Les Etats ont beau jeu d’invoquer le caractère essentiel de la culture. Mais ils l’ont exclue systématiquement de leur liste de commerces qui échappent au confinement, déplore Michel Guerrin, éditorialiste au « Monde », dans sa chronique.
Chronique. Pour le dire trivialement, la culture est-elle un produit de première nécessité, aussi vital pour l’esprit que les fruits et légumes le sont pour le corps ? C’est un sujet de colloque. Mais qui pèse lourd, tant le secteur accumule les millions d’euros de pertes à cause du coronavirus. Et là, on voit que la question cache une bonne dose de boursouflure et d’hypocrisie.
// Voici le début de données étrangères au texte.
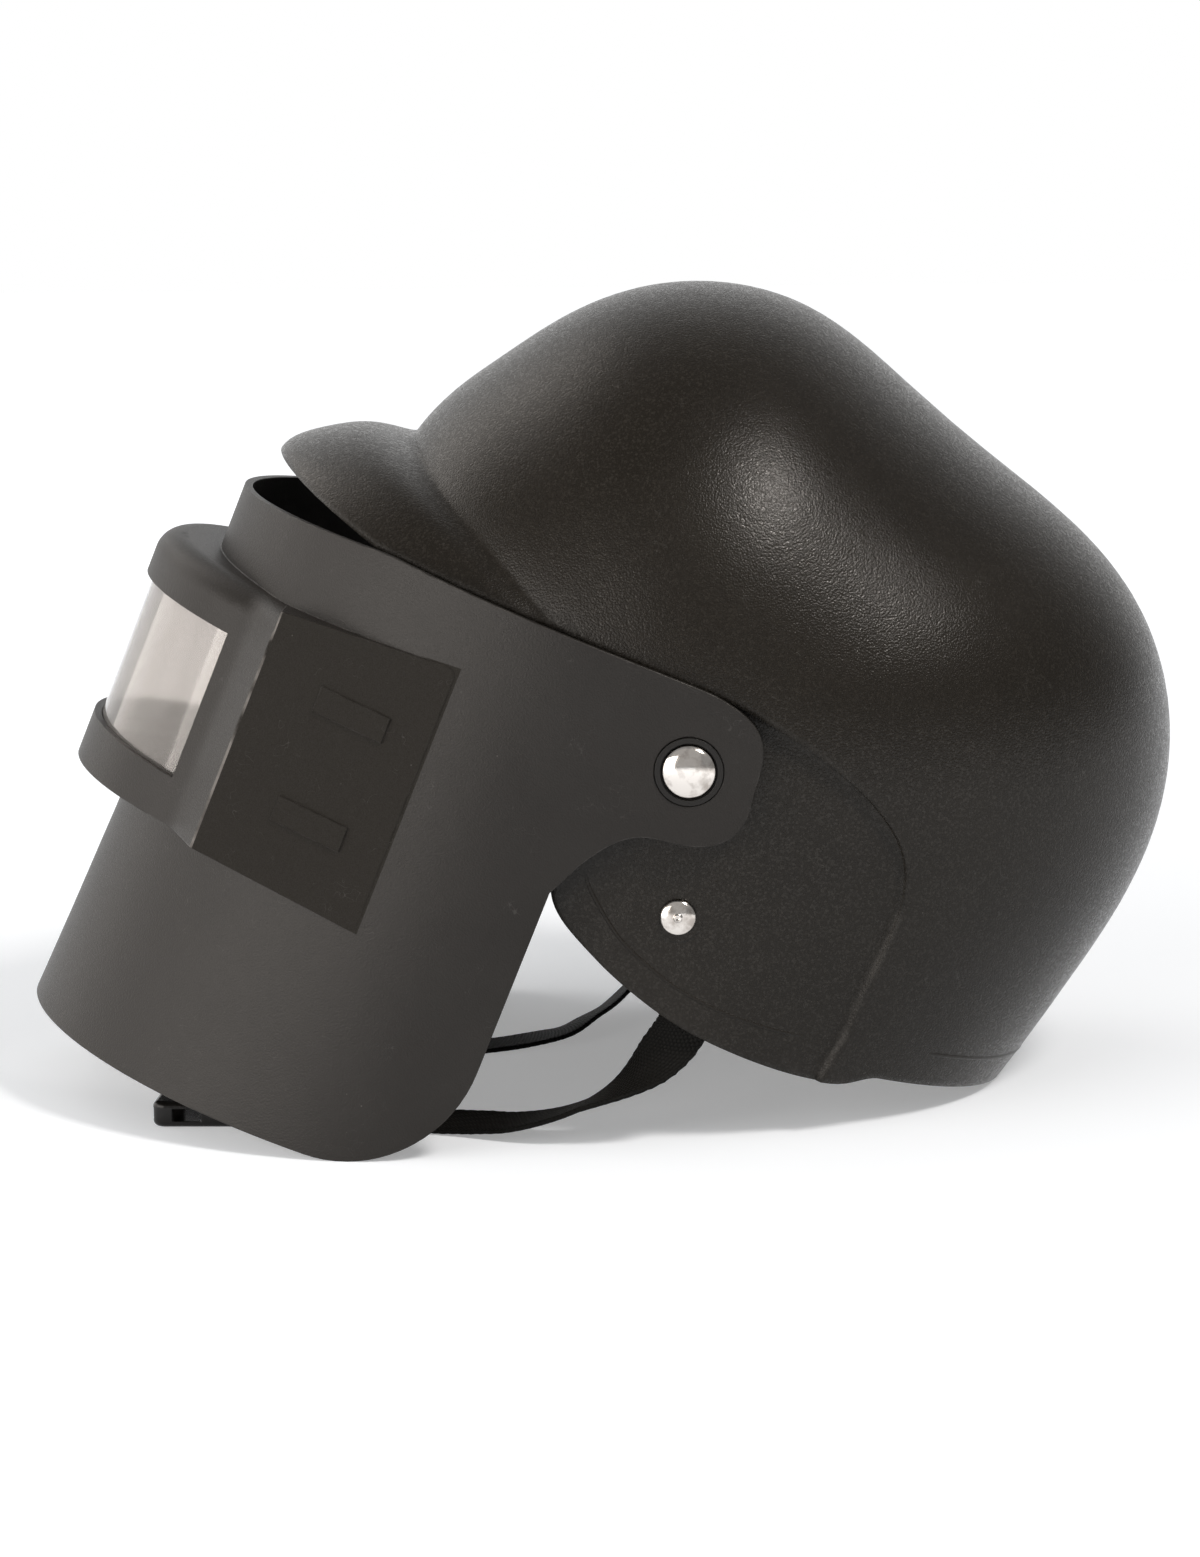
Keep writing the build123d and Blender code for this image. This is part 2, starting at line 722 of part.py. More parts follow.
# Chin strap rivets: cap outside the shell, webbing, washer and post inside
strap_wall_inner = strap_seat_x - strap_seat_wall
web_inner = strap_wall_inner - seat_gap - web_thickness
strap_post_seat = web_inner - 2 * seat_gap - strap_washer_thickness
strap_cap_seat = strap_seat_x + seat_gap
strap_cap_top = strap_cap_seat + strap_cap_height
turned(strap_rivet_back, -strap_rivet_drop, [
    (strap_cap_top - strap_cap_dimple_depth, 0), (strap_cap_top, strap_cap_dimple),
    (strap_cap_seat + strap_cap_height * 2 / 3, strap_cap_radius * 2 / 3),
    (strap_cap_seat, strap_cap_radius), (strap_cap_seat, strap_shank),
    (strap_post_seat + seat_gap, strap_shank), (strap_post_seat + seat_gap, strap_bore),
    (strap_seat_x, strap_bore), (strap_seat_x, 0),
], "strap_cap")
turned(strap_rivet_back, -strap_rivet_drop, [
    (strap_post_seat - strap_tail_height, 0),
    (strap_post_seat - strap_tail_height, strap_tail_radius),
    (strap_post_seat, strap_tail_radius), (strap_post_seat, strap_bore - post_pin_clearance),
    (strap_wall_inner, strap_bore - post_pin_clearance), (strap_wall_inner, 0),
], "strap_post")
washer_start = strap_post_seat + seat_gap
turned(strap_rivet_back, -strap_rivet_drop, [
    (washer_start, strap_shank + running_clearance), (washer_start, strap_washer_radius),
    (washer_start + strap_washer_thickness, strap_washer_radius),
    (washer_start + strap_washer_thickness, strap_shank + running_clearance),
], "strap_washer")

# Buckle halves: x points away from their webbing, z is up
female_plane = Plane(
    origin=(*female_middle, 0), x_dir=(sin(radians(female_turn)), -cos(radians(female_turn)), 0),
    z_dir=(0, 0, 1),
)
male_plane = Plane(
    origin=(*male_middle, 0), x_dir=(sin(radians(male_turn)), -cos(radians(male_turn)), 0),
    z_dir=(0, 0, 1),
)


def buckle_body(plane, length):
    """Rounded block with a slot and a thinner bar for the webbing at its rear end."""
    with BuildSketch(plane) as outline:
        RectangleRounded(length, buckle_width, buckle_corner)
    extrude(outline.sketch, amount=buckle_thickness)
    body = faces().filter_by(Axis.Z).edges()
    fillet(body, radius=buckle_round)
    bar_middle = buckle_bar / 2 - length / 2
    slot_middle = buckle_bar + buckle_slot_length / 2 - length / 2
    with BuildSketch(plane) as slot:
        with Locations((slot_middle, 0)):
            Rectangle(buckle_slot_length, buckle_slot_width)
    extrude(slot.sketch, amount=buckle_thickness, mode=Mode.SUBTRACT)
    bar_low = (buckle_thickness - buckle_bar_thickness) / 2
    with BuildSketch(plane) as bar:
        with Locations((bar_middle, 0)):
            Rectangle(buckle_bar + 2 * seat_gap, buckle_slot_width)
    extrude(bar.sketch, amount=bar_low, mode=Mode.SUBTRACT)
    with BuildSketch(plane.offset(buckle_thickness - bar_low)) as bar_top:
        with Locations((bar_middle, 0)):
            Rectangle(buckle_bar + 2 * seat_gap, buckle_slot_width)
    extrude(bar_top.sketch, amount=bar_low, mode=Mode.SUBTRACT)


def loop(plane, length):
    """Sewn loop of webbing round the bar, ending where the single webbing starts."""
    bar_inner = length / 2 - buckle_bar
    start = bar_inner - loop_gap - web_thickness
    top = buckle_thickness - loop_clear
    clear = loop_clear + web_thickness
    bend = length / 2 + loop_clear
    join = bend + loop_taper
    tail = join + loop_tail
    cross = Plane(
        origin=plane.origin - plane.y_dir * web_width / 2, x_dir=-plane.x_dir, z_dir=plane.y_dir
    )
    with BuildSketch(cross) as layers:
        with BuildLine():
            Polyline(
                (start, loop_clear), (start, top), (bend, top), (join, 2 * web_thickness),
                (tail, 2 * web_thickness), (tail, web_thickness),
                (tail + loop_lead, web_thickness), (tail + loop_lead, 0),
                (bend + loop_taper / 2, 0), (bend, loop_clear), close=True,
            )
        make_face()
        with BuildLine():
            Polyline(
                (start + web_thickness, clear), (start + web_thickness, top - web_thickness),
                (bend, top - web_thickness), (join - web_thickness, web_thickness),
                (bend, clear), close=True,
            )
        make_face(mode=Mode.SUBTRACT)
    extrude(layers.sketch, amount=web_width)
    return plane.origin - plane.x_dir * (tail + loop_lead)


def webbing(rows, plane, length):
    """Flat webbing through the given points, ending in a loop on a buckle half."""
    with BuildPart() as web:
        end = loop(plane, length)
        points = [(Vector(x, y, z) * dome_radius, Vector(*width)) for x, y, z, *width in rows]
        points.append((end + Vector(0, 0, web_thickness / 2), plane.y_dir))
        sections = []
        for i, (point, width) in enumerate(points):
            before = points[max(i - 1, 0)][0]
            after = points[min(i + 1, len(points) - 1)][0]
            along = (after - before).normalized()
            if i == len(points) - 1:
                along = plane.x_dir
            across = (width - along * width.dot(along)).normalized()
            with BuildSketch(Plane(origin=point, x_dir=across, z_dir=along)) as section:
                Rectangle(web_width, web_thickness)
            sections.append(section.sketch)
        loft(sections, ruled=True)
        rod(strap_rivet_back, -strap_rivet_drop, web_hole, -far, far, Mode.SUBTRACT)
    return web.part


with BuildPart() as buckle_female:
    buckle_body(female_plane, female_length)
    mouth_low = (buckle_thickness - female_mouth_height) / 2
    with BuildSketch(female_plane.offset(mouth_low)) as mouth:
        with Locations((female_length / 2 - female_mouth_depth / 2, 0)):
            Rectangle(female_mouth_depth, female_mouth_width)
        with Locations((female_length / 2 - female_window_set - female_window_length / 2, 0)):
            Rectangle(female_window_length, buckle_width)
    extrude(mouth.sketch, amount=female_mouth_height, mode=Mode.SUBTRACT)
write(buckle_female.part, "buckle_female")

male_base_front = male_base_length / 2
male_tip = male_base_front + male_reach
male_outer = female_mouth_width / 2 - peg_clearance
with BuildPart() as buckle_male:
    buckle_body(male_plane, male_base_length)
    with BuildSketch(male_plane.offset((buckle_thickness - male_thickness) / 2)) as prongs:
        with BuildLine():
            Polyline(
                (0, male_outer - male_arm_width), (0, male_outer),
                (male_tip - female_window_set - female_window_length / 3, male_outer),
                (male_tip - female_window_set, male_outer + male_catch),
                (male_tip - female_window_set / 2, male_outer + male_catch / 2),
                (male_tip, male_outer - male_arm_width), close=True,
            )
        make_face()
        mirror(about=Plane.XZ)
        with Locations(((male_tip - male_catch) / 2, 0)):
            Rectangle(male_tip - male_catch, male_tongue_width)
    extrude(prongs.sketch, amount=male_thickness)
write(buckle_male.part, "buckle_male")

write(webbing(web_left_shares, female_plane, female_length), "strap_web_left")
write(webbing(web_right_shares, male_plane, male_base_length), "strap_web_right")


# Padding: slices between forms that follow the dome's inside
tape_drop = shell_wall + 2 * seat_gap
pad_drop = tape_drop + tape_thickness + seat_gap
with BuildPart() as tape_face:
    dome_form(dome_half_width - tape_drop, tape_drop)

with BuildPart() as tape_back:
    dome_form(dome_half_width - tape_drop - tape_thickness, tape_drop + tape_thickness)

with BuildPart() as pad_face:
    dome_form(dome_half_width - pad_drop, pad_drop)

with BuildPart() as pad_back:
    dome_form(dome_half_width - pad_drop - pad_thickness, pad_drop + pad_thickness)


def pad_from(plane, width, height):
    """One pad: a rounded outline, out from the given plane to the dome's inside."""
    with BuildPart() as block:
        with BuildSketch(plane) as outline:
            RectangleRounded(width, height, min(pad_corner, height / 3))
        extrude(outline.sketch, amount=far)
        add(pad_face.part, mode=Mode.INTERSECT)
        add(pad_back.part, mode=Mode.SUBTRACT)
    return block.part


def tapes_from(plane, spread):
    """Two round hook tapes behind a pad."""
    with BuildPart() as block:
        with BuildSketch(plane) as outline:
            with Locations((-spread, 0), (spread, 0)):
                Circle(tape_radius)
        extrude(outline.sketch, amount=far)
        add(tape_face.part, mode=Mode.INTERSECT)
        add(tape_back.part, mode=Mode.SUBTRACT)
    return block.part


crown_plane = Plane(
    origin=worn.origin + worn.y_dir * crown_pad_back + worn.z_dir * cut_overrun,
    x_dir=worn.y_dir, z_dir=worn.z_dir,
)
brow_plane = Plane(
    origin=worn.origin + worn.z_dir * brow_pad_up - worn.y_dir * cut_overrun,
    x_dir=worn.x_dir, z_dir=-worn.y_dir,
)
nape_plane = Plane(
    origin=worn.origin - worn.z_dir * nape_pad_drop + worn.y_dir * cut_overrun,
    x_dir=worn.x_dir, z_dir=worn.y_dir,
)
temple_plane = Plane(
    origin=worn.origin + worn.z_dir * temple_pad_up + worn.y_dir * temple_pad_back
    + worn.x_dir * cut_overrun,
    x_dir=worn.y_dir, z_dir=worn.x_dir,
)
crown_pad = pad_from(crown_plane, crown_pad_length, crown_pad_width)
brow_pad = pad_from(brow_plane, brow_pad_width, brow_pad_height)
nape_pad = pad_from(nape_plane, nape_pad_width, nape_pad_height)
temple_pad = pad_from(temple_plane, temple_pad_length, temple_pad_height)

crown_tapes = tapes_from(crown_plane, crown_pad_length / 4)
brow_tapes = tapes_from(brow_plane, brow_pad_width / 4)
nape_tapes = tapes_from(nape_plane, nape_pad_width / 4)
temple_tapes = tapes_from(temple_plane, temple_pad_length / 4)
with BuildPart() as hook_tapes:
    for tapes in (crown_tapes, brow_tapes, nape_tapes, temple_tapes, mirrored(temple_tapes)):
        add(tapes)

for name, pad in (
    ("crown_pad", crown_pad), ("brow_pad", brow_pad), ("nape_pad", nape_pad),
    ("temple_pad_left", temple_pad), ("temple_pad_right", mirrored(temple_pad)),
    ("pad_hook_tapes", hook_tapes.part),
):
    write(pad, name)
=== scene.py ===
import math
import bmesh
import bpy
from mathutils import Matrix, Vector
from mathutils.bvhtree import BVHTree


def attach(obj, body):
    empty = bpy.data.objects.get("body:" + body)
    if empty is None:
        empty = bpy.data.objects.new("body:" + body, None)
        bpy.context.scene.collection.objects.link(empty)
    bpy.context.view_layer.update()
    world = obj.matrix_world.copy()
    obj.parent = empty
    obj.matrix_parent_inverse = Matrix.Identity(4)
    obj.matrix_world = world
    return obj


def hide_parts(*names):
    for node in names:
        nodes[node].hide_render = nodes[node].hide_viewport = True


# Riot helmet with a swing-up face mask, dressed for the picture. Metres, in the frame's own axes:
# left is +X, the face looks towards -Y, up is +Z.
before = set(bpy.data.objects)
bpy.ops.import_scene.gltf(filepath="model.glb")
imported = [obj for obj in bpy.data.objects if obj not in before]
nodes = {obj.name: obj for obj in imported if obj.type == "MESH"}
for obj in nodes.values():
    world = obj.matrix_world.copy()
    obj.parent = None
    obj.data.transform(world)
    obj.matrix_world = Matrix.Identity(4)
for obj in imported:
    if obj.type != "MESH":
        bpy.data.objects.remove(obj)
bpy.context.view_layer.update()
MM = 0.001

# The worn helmet's own directions, about the mask's pivot: it stands leaned back by this angle
LEAN = math.radians(22.3314)
PIVOT = Vector((0.0, 0.02984, 0.1183))
REARWARD = Vector((0.0, math.cos(LEAN), -math.sin(LEAN)))
UPWARD = Vector((0.0, math.sin(LEAN), math.cos(LEAN)))
LEFTWARD = Vector((1.0, 0.0, 0.0))


def worn_way(left, rear, up):
    """A direction given on the worn helmet."""
    return LEFTWARD * left + REARWARD * rear + UPWARD * up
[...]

Déjà, pendant ce confinement, on entend de belles paroles sur l’art qui aurait sauvé les gens en quarantaine. On ressort une formule incertaine de Churchill pendant le second conflit mondial, alors qu’on lui proposait de couper le budget culturel : « Si nous sacrifions notre culture, pourquoi nous faisons la guerre ? »
C’est juste mais cassons l’ambiance. D’abord, le confinement tue la culture et amplifie une fracture. L’immense majorité des gens, on peut les comprendre, plongent dans le zapping, le clip potache, la lecture digest, le divertissement rapide, tout un magma amplifié par l’Internet. Une minorité, toujours la même, suit les conseils de films, spectacles ou livres à déguster sur écran en privilégiant la perle. Et puis ça se saurait si la culture était essentielle. Elle n’existe pas dans une campagne électorale, elle est marginale dans le budget de l’Etat, elle pèse peu dans les débats de société. Elle nourrit mais ne sauve pas.
Pas envie de jouer les grognards au front
L’expression « produit de première nécessité » que l’on colle à la culture a pourtant été brandie un peu partout en Europe, même aux Etats-Unis, et chaque fois elle a volé en éclats.